**THE EXERCISE:**
Pick out all lines in the listing holding the string "axes" and copy them.

**THE INPUT:**
◆ ◆ ◆ ◆ ◆ ◆ ◆

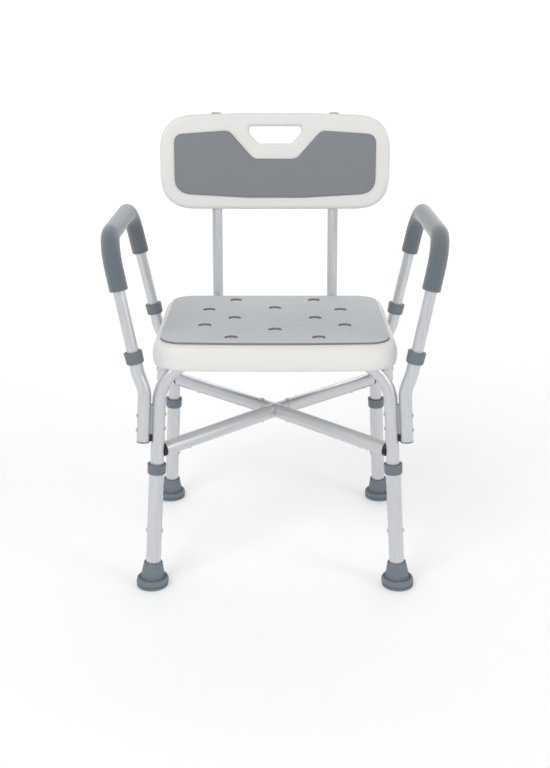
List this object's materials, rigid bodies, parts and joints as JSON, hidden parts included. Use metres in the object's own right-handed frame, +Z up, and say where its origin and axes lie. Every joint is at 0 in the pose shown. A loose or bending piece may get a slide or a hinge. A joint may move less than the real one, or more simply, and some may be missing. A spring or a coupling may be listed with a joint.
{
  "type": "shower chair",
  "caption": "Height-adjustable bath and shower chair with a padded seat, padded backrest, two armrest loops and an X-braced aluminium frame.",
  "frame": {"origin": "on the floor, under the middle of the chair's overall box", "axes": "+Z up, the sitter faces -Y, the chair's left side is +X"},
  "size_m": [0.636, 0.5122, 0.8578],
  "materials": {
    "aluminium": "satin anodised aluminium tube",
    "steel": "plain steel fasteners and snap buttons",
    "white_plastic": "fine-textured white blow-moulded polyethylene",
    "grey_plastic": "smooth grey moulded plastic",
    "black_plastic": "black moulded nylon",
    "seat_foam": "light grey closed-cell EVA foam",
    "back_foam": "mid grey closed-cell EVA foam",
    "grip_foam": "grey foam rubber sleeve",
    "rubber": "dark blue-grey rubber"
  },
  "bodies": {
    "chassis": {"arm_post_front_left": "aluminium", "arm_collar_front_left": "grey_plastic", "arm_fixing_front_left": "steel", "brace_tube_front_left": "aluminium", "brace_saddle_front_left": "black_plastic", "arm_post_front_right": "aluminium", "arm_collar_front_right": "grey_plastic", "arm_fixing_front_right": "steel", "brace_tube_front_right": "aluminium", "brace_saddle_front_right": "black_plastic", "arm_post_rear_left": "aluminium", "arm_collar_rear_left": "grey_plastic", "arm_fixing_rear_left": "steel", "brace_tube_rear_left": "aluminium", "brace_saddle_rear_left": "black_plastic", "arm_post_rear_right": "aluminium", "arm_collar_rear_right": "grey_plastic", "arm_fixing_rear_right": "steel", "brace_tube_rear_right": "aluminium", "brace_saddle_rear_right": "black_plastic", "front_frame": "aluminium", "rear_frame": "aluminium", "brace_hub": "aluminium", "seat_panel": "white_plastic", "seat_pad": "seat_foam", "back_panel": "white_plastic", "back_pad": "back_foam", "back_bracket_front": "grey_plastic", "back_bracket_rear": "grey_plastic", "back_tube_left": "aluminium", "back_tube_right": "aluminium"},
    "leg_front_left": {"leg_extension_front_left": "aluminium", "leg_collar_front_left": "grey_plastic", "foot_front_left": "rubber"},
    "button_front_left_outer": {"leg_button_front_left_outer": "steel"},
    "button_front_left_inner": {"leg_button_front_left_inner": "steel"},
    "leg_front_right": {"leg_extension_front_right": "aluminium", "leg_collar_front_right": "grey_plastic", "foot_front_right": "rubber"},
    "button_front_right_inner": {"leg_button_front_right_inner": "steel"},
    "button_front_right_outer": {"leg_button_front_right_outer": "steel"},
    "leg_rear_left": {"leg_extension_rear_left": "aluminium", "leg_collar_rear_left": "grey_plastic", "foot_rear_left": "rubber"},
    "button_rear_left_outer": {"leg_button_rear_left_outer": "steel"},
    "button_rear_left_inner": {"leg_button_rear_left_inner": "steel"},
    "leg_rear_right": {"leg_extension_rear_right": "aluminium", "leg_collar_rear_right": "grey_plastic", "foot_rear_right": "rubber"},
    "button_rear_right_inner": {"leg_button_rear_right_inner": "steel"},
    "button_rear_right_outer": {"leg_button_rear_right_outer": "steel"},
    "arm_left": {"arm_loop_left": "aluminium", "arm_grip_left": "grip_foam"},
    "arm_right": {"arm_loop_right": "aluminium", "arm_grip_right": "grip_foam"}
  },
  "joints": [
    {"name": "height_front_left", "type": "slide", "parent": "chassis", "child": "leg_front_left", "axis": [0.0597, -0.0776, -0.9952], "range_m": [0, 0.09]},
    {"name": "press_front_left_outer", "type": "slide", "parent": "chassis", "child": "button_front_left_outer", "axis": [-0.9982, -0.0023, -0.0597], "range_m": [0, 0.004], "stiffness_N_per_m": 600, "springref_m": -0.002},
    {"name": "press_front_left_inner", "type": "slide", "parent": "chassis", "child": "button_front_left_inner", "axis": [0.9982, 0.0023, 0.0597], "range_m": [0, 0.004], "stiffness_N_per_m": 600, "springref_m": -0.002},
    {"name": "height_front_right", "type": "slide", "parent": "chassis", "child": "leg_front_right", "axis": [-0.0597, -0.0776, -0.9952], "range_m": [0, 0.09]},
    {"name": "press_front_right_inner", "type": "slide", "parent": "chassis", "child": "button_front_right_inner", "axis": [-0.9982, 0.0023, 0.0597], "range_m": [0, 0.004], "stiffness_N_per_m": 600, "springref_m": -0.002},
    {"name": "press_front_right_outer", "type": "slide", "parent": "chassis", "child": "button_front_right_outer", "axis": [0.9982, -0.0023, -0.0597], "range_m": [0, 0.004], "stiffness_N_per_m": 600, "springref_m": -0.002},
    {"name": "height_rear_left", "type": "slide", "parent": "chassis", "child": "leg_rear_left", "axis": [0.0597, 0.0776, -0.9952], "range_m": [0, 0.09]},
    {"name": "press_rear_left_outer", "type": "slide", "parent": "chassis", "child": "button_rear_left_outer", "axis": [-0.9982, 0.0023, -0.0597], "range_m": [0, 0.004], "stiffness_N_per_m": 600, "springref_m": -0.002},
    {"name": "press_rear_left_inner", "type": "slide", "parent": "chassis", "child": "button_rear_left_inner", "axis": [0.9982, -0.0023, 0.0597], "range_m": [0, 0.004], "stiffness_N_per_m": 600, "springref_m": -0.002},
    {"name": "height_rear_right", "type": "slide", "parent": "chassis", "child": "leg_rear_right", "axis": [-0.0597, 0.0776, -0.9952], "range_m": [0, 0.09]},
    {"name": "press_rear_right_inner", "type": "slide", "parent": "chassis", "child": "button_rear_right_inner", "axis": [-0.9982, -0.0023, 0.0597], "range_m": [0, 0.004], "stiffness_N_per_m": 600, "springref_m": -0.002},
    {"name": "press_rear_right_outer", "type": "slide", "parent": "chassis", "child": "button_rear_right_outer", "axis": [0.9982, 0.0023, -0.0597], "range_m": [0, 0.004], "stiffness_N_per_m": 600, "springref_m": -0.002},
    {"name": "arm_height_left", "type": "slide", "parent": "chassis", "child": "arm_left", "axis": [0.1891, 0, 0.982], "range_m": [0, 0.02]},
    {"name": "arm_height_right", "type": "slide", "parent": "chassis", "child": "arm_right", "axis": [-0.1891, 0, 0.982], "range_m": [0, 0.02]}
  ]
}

◆ ◆ ◆ ◆ ◆ ◆ ◆

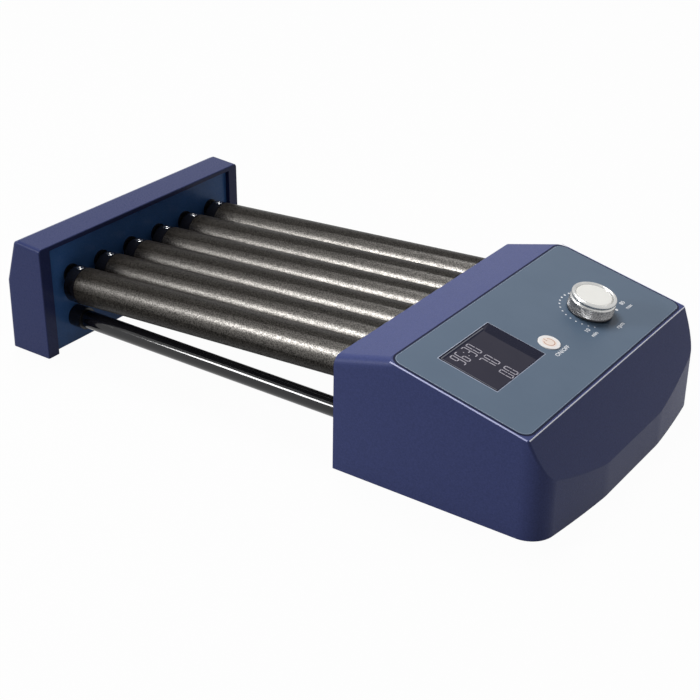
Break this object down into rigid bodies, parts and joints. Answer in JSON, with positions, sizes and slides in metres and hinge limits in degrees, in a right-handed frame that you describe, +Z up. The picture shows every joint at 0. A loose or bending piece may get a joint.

◆ ◆ ◆ ◆ ◆ ◆ ◆

**RESULT:**
List this object's materials, rigid bodies, parts and joints as JSON, hidden parts included. Use metres in the object's own right-handed frame, +Z up, and say where its origin and axes lie. Every joint is at 0 in the pose shown. A loose or bending piece may get a slide or a hinge. A joint may move less than the real one, or more simply, and some may be missing. A spring or a coupling may be listed with a joint.
  "frame": {"origin": "on the floor, under the middle of the chair's overall box", "axes": "+Z up, the sitter faces -Y, the chair's left side is +X"},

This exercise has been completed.